The apparently fortuitous meeting of simple poetic style and content of a high intellectual order is a common topos in French Renaissance poetry. In that context, 'clash' would be the wrong word, and that is the principal message of this long, detailed, and demanding work, which has at its heart precisely the alliance of style and content in the works of two major poets. The harmonious marriage of challenging subject matter allied to a high degree of technical expertise is familiar to all readers of Du Bellay's sonnets from Rome, vividly expressed in his famous early sonnet to the historiographer Pierre Paschal ('Et peult estre que tel se pense bien habile, | Qui trouvant de mes vers la ryme si facile, | En vain travaillera, me voulant imiter'), although that art which is produced through an apparent artlessness is perhaps less characteristic of Clément Marot. Corinne Noirot-Maguire's study is structured in three large sections. The first is devoted to theoretical and rhetorical underpinning and traces a tradition of teaching (docere) and entertaining (delectare) from Cicero, through Augustine, to Erasmus. The Ciceronian tradition is correctly described as being founded on the tripartite principle of clarté, vraisemblance, and brièveté. However, for Augustine, because of the divine nature of the subject matter under discussion, pleasing a readership takes second place to correct understanding of content. Erasmus's approach is described in a shorter subsection, which might have been longer in order to do justice not only to his scholarship, but also to his judgement [End Page 401] that amusing texts very often convey their message most effectively.
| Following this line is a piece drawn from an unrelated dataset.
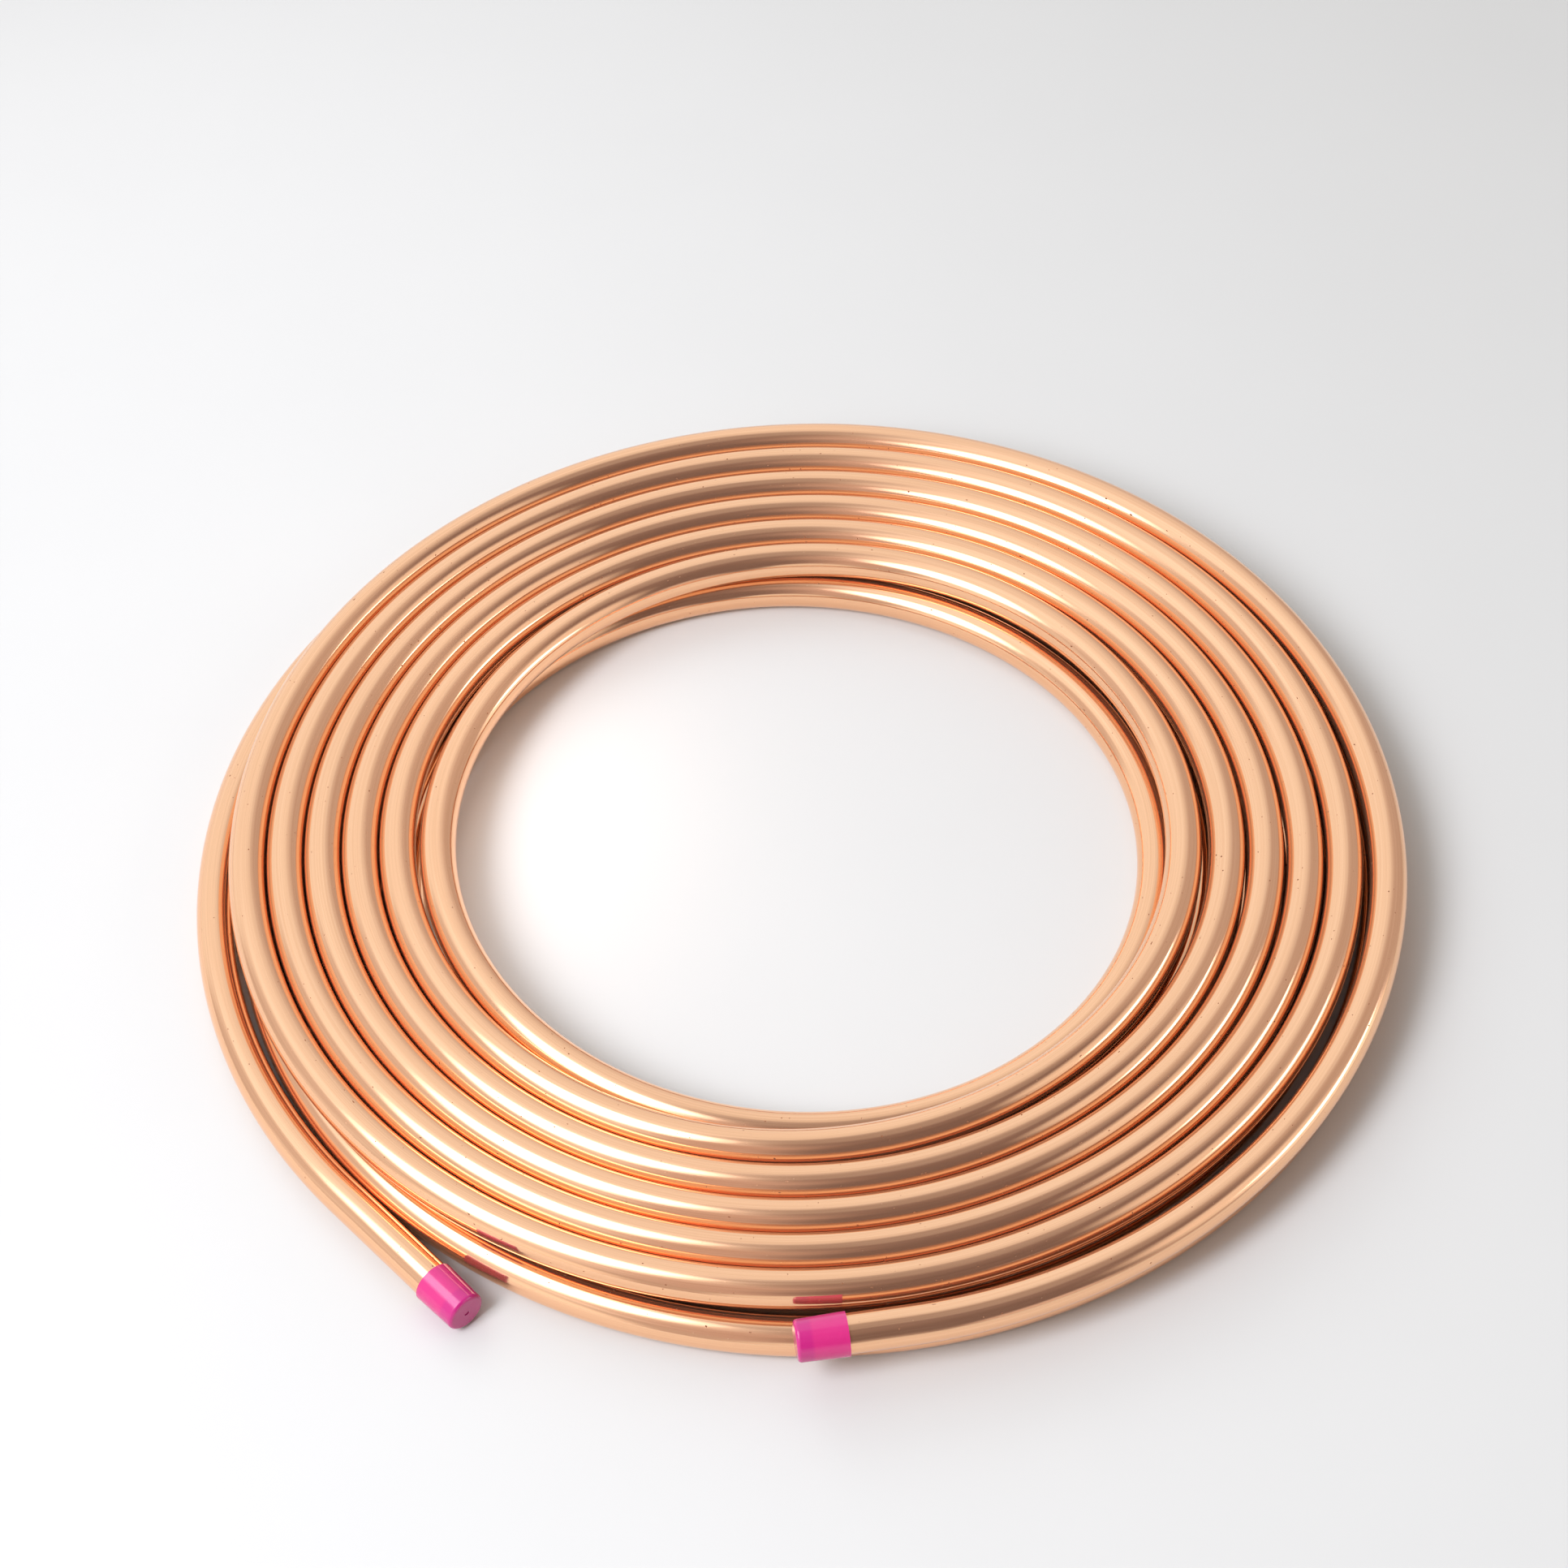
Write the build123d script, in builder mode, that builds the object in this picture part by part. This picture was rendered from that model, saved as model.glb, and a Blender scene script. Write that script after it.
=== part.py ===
from build123d import *
import math
import os

os.makedirs("parts", exist_ok=True)

# Tube section, in millimetres: soft copper tube, five eighths of an inch outside
tube_outside = 15.88
tube_wall = 1.0

# Clear gap left between neighbouring turns, and between the two layers
turn_gap = 0.29
turn_pitch = tube_outside + turn_gap
floor_level = tube_outside / 2
layer_rise = turn_pitch

# The innermost turn climbs from the floor layer to the upper layer over half a turn
climb_radius = 156.4

# Both layers are chains of quarter turns that meet on the diagonals of the plan, so each
# quarter faces one side. From the climb outwards, each has a plan radius a quarter of the
# pitch wider than the one before, plus a slack. The slacks of a regular turn repeat in
# rotation, and differ because its tubes lie closer together on one side than on the other.
quarter_turn = 90.0
half_turn = 180.0

# Floor layer: wound loose all through, and its last turn has sprung open
floor_start_slack = -1.54
floor_turn_slacks = [-0.04, 1.01, 0.81, -0.24]
floor_regular_quarters = 17
floor_sprung_slacks = [0.96, 1.16, 0.36, 1.86, -4.74]

# Upper layer: one loose turn at the head of the climb, tight turns, and a last sprung turn
upper_start_slacks = [5.96, -11.14, 5.56, -2.94, 2.06]
upper_turn_slacks = [-0.24, 0.31, -0.34, 0.56]
upper_regular_quarters = 14
upper_sprung_slacks = [-0.24, 0.16, 0.76, 2.86]
upper_last_slack = -10.84
upper_last_sweep = 33.1

# Free ends: a wide sprung arc on the floor, and a straight stretch at either end
floor_flare_radius = 256.1
floor_flare_sweep = 46.8
floor_straight = 70.5
upper_straight = 38.6

# Push-on end caps: they taper towards the closed end and grip the tube at the open rim
cap_clearance = 0.1
cap_wall = 0.8
cap_taper = 0.9
cap_overlap = 14.0
cap_stop_gap = 0.3
cap_hollow_depth = 4.9
cap_hollow_narrowing = 0.5
cap_end_wall = 1.2
cap_edge_radius = 1.6
cap_mark_radius = 1.1
cap_mark_depth = 0.35
cap_rim_outside = tube_outside + 2 * (cap_clearance + cap_wall)
cap_end_outside = cap_rim_outside - cap_taper
cap_stop = cap_overlap + cap_stop_gap
cap_depth = cap_stop + cap_hollow_depth
cap_length = cap_depth + cap_end_wall

# The floor end rises by the thickness of its cap, so the cap's rim just clears the floor
flare_angle = math.radians(floor_flare_sweep)
cap_lift = cap_wall + 2 * cap_clearance
lift_reach = (
    floor_flare_radius * (1 - math.cos(flare_angle))
    + (floor_straight - cap_overlap) * math.sin(flare_angle)
)
lift_tilt = math.asin(cap_lift / lift_reach)
climb_tilt = math.asin(layer_rise / (2 * climb_radius))


def arc_points(start, heading, inward, radius, sweep, tilt):
    """Middle and end of an arc that starts level and lies in a plane tilted upwards."""
    towards = inward * math.cos(tilt) + Vector(0, 0, math.sin(tilt))
    points = []
    for share in (0.5, 1.0):
        angle = math.radians(sweep) * share
        across = towards * (radius * (1 - math.cos(angle)))
        points.append(start + across + heading * (radius * math.sin(angle)))
    return points


def widening_radii(slacks):
    """Plan radii of a layer's quarter turns, from the climb outwards."""
    radii = []
    radius = climb_radius
    for slack in slacks:
        radius += turn_pitch / 4 + slack
        radii.append(radius)
    return radii


def in_rotation(slacks, count):
    """The slacks of one turn, repeated for as many quarters as the regular turns have."""
    return [slacks[number % len(slacks)] for number in range(count)]


def wind(start, heading, radii, sweeps):
    """Level arcs drawn one after another; gives where the last one ends, and its heading."""
    for radius, sweep_angle in zip(radii, sweeps):
        turn = JernArc(start, heading, radius, sweep_angle)
        start = turn @ 1
        heading = turn % 1
    return start, heading


# Radii and sweeps of the floor layer; its first and last arcs are half a quarter
floor_regular_slacks = in_rotation(floor_turn_slacks, floor_regular_quarters)
floor_radii = widening_radii([floor_start_slack] + floor_regular_slacks + floor_sprung_slacks)
floor_sweeps = [quarter_turn] * len(floor_radii)
floor_sweeps[0] = quarter_turn / 2
floor_sweeps[-1] = quarter_turn / 2

# Radii and sweeps of the upper layer, wound the other way
upper_slacks = upper_start_slacks + in_rotation(upper_turn_slacks, upper_regular_quarters)
upper_radii = widening_radii(upper_slacks + upper_sprung_slacks + [upper_last_slack])
upper_sweeps = [-quarter_turn] * len(upper_radii)
upper_sweeps[0] = -quarter_turn / 2
upper_sweeps[-1] = -upper_last_sweep

climb_reach = climb_radius * math.cos(climb_tilt)
climb_foot = Vector(climb_reach, 0, floor_level)
climb_head = Vector(-climb_reach, 0, floor_level + layer_rise)
towards_back = Vector(0, 1, 0)
towards_right = Vector(1, 0, 0)

# Centre line of the whole tube
with BuildLine() as centre_line:
    # Floor layer, anticlockwise from the foot of the climb, then the flare and straight end
    floor_end, heading = wind(climb_foot, towards_back, floor_radii, floor_sweeps)
    flare_middle, flare_end = arc_points(
        floor_end, heading, towards_right, floor_flare_radius, floor_flare_sweep, lift_tilt
    )
    flare = ThreePointArc(floor_end, flare_middle, flare_end)
    floor_heading = flare % 1
    floor_tip = flare @ 1 + floor_heading * floor_straight
    Line(flare @ 1, floor_tip)

    # Climb between the layers, half a turn in a slightly tilted plane
    climb_middle, climb_end = arc_points(
        climb_foot, -towards_back, -towards_right, climb_radius, half_turn, climb_tilt
    )
    ThreePointArc(climb_foot, climb_middle, climb_head)

    # Upper layer, clockwise from the head of the climb, then the straight end
    upper_end, upper_heading = wind(climb_head, towards_back, upper_radii, upper_sweeps)
    upper_tip = upper_end + upper_heading * upper_straight
    Line(upper_end, upper_tip)

# One continuous tube, drawn along its centre line with its bore open at both ends
with BuildPart() as copper_tube:
    with BuildSketch(Plane(origin=floor_tip, z_dir=-floor_heading)):
        Circle(tube_outside / 2)
        Circle(tube_outside / 2 - tube_wall, mode=Mode.SUBTRACT)
    sweep(path=centre_line.wires()[0])
copper_tube.part.label = "copper_tube"
export_step(copper_tube.part, "parts/copper_tube.step")

# Half outline of a cap: distance across the axis, distance along it from the open rim
bore_radius = tube_outside / 2 + cap_clearance
hollow_radius = bore_radius - cap_hollow_narrowing
mark_floor = cap_length - cap_mark_depth
cap_outline = [
    (bore_radius, 0),
    (cap_rim_outside / 2, 0),
    (cap_end_outside / 2, cap_length),
    (cap_mark_radius, cap_length),
    (cap_mark_radius, mark_floor),
    (0, mark_floor),
    (0, cap_depth),
    (hollow_radius, cap_depth),
    (hollow_radius, cap_stop),
    (bore_radius, cap_stop),
]
round_corner = Vector(cap_end_outside / 2, cap_length)


def rim_plane(tip, direction):
    """Upright plane through the tube's axis at the cap's open rim, y running outwards."""
    side = direction.cross(Vector(0, 0, 1)).normalized()
    rim = tip - direction * cap_overlap
    return Plane(origin=rim, x_dir=side, z_dir=side.cross(direction))


# Cap on the end that lies on the floor
floor_rim = rim_plane(floor_tip, floor_heading)
with BuildPart() as floor_end_cap:
    with BuildSketch(floor_rim) as floor_cap_outline:
        Polygon(*cap_outline, align=None)
        fillet(floor_cap_outline.vertices().sort_by_distance(round_corner)[0], cap_edge_radius)
    revolve(axis=Axis(floor_rim.origin, floor_rim.y_dir))
floor_end_cap.part.label = "floor_end_cap"
export_step(floor_end_cap.part, "parts/floor_end_cap.step")

# Cap on the end that lies on top of the coil
upper_rim = rim_plane(upper_tip, upper_heading)
with BuildPart() as upper_end_cap:
    with BuildSketch(upper_rim) as upper_cap_outline:
        Polygon(*cap_outline, align=None)
        fillet(upper_cap_outline.vertices().sort_by_distance(round_corner)[0], cap_edge_radius)
    revolve(axis=Axis(upper_rim.origin, upper_rim.y_dir))
upper_end_cap.part.label = "upper_end_cap"
export_step(upper_end_cap.part, "parts/upper_end_cap.step")
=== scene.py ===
import math

import bpy
import numpy as np
from mathutils import Matrix, Vector


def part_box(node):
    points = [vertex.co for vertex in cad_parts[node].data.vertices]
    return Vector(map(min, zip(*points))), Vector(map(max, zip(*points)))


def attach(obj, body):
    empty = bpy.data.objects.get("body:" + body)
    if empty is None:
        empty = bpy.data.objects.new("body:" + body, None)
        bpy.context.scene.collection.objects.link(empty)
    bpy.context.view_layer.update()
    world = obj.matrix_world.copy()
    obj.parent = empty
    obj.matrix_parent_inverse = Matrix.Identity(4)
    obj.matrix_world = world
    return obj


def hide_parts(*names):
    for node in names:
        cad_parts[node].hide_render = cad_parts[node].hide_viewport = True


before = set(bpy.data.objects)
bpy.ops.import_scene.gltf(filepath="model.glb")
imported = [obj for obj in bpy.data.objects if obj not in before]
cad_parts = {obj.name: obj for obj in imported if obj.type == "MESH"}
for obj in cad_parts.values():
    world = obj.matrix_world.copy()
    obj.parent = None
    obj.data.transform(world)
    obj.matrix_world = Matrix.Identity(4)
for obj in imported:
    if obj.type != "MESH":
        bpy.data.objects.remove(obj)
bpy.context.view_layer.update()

# Sizes of the CAD source, in metres: the tube and the way it is wound
MM = 0.001
tube_outside = 15.88 * MM
tube_wall = 1.0 * MM
turn_gap = 0.29 * MM
turn_pitch = tube_outside + turn_gap
floor_level = tube_outside / 2
layer_rise = turn_pitch
climb_radius = 156.4 * MM
quarter_turn = math.radians(90)
half_turn = math.radians(180)

# Slacks, in millimetres: by how much each quarter turn is wider than the one before it, beyond
# a quarter of the pitch. The regular turns repeat their four slacks.
floor_start_slack = -1.54
floor_turn_slacks = [-0.04, 1.01, 0.81, -0.24]
floor_regular_quarters = 17
floor_sprung_slacks = [0.96, 1.16, 0.36, 1.86, -4.74]
floor_flare_radius = 256.1 * MM
floor_flare_sweep = math.radians(46.8)
floor_straight = 70.5 * MM

upper_start_slacks = [5.96, -11.14, 5.56, -2.94, 2.06]
upper_turn_slacks = [-0.24, 0.31, -0.34, 0.56]
upper_regular_quarters = 14
upper_sprung_slacks = [-0.24, 0.16, 0.76, 2.86]
upper_last_slack = -10.84
upper_last_sweep = math.radians(33.1)
upper_straight = 38.6 * MM

cap_wall = 0.8 * MM
cap_clearance = 0.1 * MM
cap_overlap = 14.0 * MM

# The skin's mesh: sides round the tube, closer together on its upper part, and the longest step
# along it, which is wider for the quarter turns of the floor layer that lie hidden
upper_sides = 30
lower_sides = 10
ring_sides = upper_sides + lower_sides
lower_part = math.radians(140)
ring_spacing = 5.4 * MM
hidden_ring_spacing = 12.0 * MM
hidden_quarters = range(4, 17)
bore_depth = 40 * MM
bore_rings = 7

# The camera of the photograph, worked out for its square frame
camera_place = Vector((0.064194, -0.927146, 1.103371))
camera_yaw = -0.07483
camera_pitch = 0.84723
camera_roll = -0.02659
focal_pixels = 4034.37
frame_pixels = 1932
sensor_width = 36.0


def make_camera():
    """A camera where the photograph's stood, looking where it looked."""
    forward = Vector((
        math.sin(camera_yaw) * math.cos(camera_pitch),
        math.cos(camera_yaw) * math.cos(camera_pitch),
        -math.sin(camera_pitch),
    ))
    level_right = forward.cross(Vector((0, 0, 1))).normalized()
    level_up = level_right.cross(forward)
    right = level_right * math.cos(camera_roll) + level_up * math.sin(camera_roll)
    up = level_up * math.cos(camera_roll) - level_right * math.sin(camera_roll)
    turn = Matrix((right, up, -forward)).transposed().to_4x4()
    data = bpy.data.cameras.new("camera")
    data.sensor_width = sensor_width
    data.lens = sensor_width * focal_pixels / frame_pixels
    camera = bpy.data.objects.new("camera", data)
    camera.matrix_world = Matrix.Translation(camera_place) @ turn
    bpy.context.scene.collection.objects.link(camera)
    bpy.context.scene.camera = camera


# Winding: the tube's centre line as points and headings, from the same rules as the CAD source


def widening_radii(slacks):
    """Plan radii of a layer's quarter turns, from the climb outwards."""
    radii = []
    radius = climb_radius
    for slack in slacks:
        radius += turn_pitch / 4 + slack * MM
        radii.append(radius)
    return radii


def in_rotation(slacks, count):
    """The slacks of one turn, repeated for as many quarters as the regular turns have."""
    return [slacks[number % len(slacks)] for number in range(count)]


def arc(start, heading, inward, radius, sweep, spacing=ring_spacing):
    """Points and headings along an arc, without its start."""
    steps = math.ceil(radius * sweep / spacing)
    angle = (np.arange(1, steps + 1) / steps * sweep)[:, None]
    points = start + inward * radius * (1 - np.cos(angle)) + heading * radius * np.sin(angle)
    headings = inward * np.sin(angle) + heading * np.cos(angle)
    return points, headings


def straight(start, heading, length):
    """Points and headings along a straight run, without its start."""
    steps = math.ceil(length / ring_spacing)
    along = (np.arange(1, steps + 1) / steps * length)[:, None]
    return start + heading * along, np.repeat(heading[None], steps, axis=0)


class Run:
    """A stretch of centre line that grows at its end."""

    def __init__(self, start, heading):
        self.points = [start[None]]
        self.headings = [heading[None]]

    def add(self, piece):
        self.points.append(piece[0])
        self.headings.append(piece[1])

    def end(self):
        return self.points[-1][-1], self.headings[-1][-1]

    def joined(self):
        return np.concatenate(self.points), np.concatenate(self.headings)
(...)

This first section is highly detailed and involved, erudite but densely referential, and demands full attention.

Thereafter, on perhaps more familiar ground, Marot's 'élégant badinage' is redefined as an 'humilité gracieuse' in which his verse can be considered as 'rime en prose'; under this heading many of Marot's poems are considered, including the less and the more familiar ones; for example, his Épître au Roy, du temps de son exil à Ferrare is considered as a pragmatic piece asking for return from exile, but the cascade of biblical references that Marot uses ironically to hide his Lutheranism deserves perhaps more careful exploration. Nonetheless, the whole section on Marot is a detailed and welcome exploration of a poet who has recently become more fashionable. It is certainly useful to follow the discussion of the development of his verse from rondeau and pastoureau to the more profound Épîtres and Psaumes, and to trace the arguments that weigh instruction against reading pleasure. Similarly with Du Bellay: his 'grandeur sans hybris' defines a poet whose 'humiliation vertueuse' is a deliberate rhetorical ploy designed to convey the ambivalence of, for example, the Regretz as poetry that could either be the antithesis or indeed the apotheosis of poetic 'fureur'. The attempt to define a poetics that places both poets in the same rhetorical tradition is a brave one, and, in the end, does not try to shoehorn either but grants them a degree of independence from this tradition, and from each other.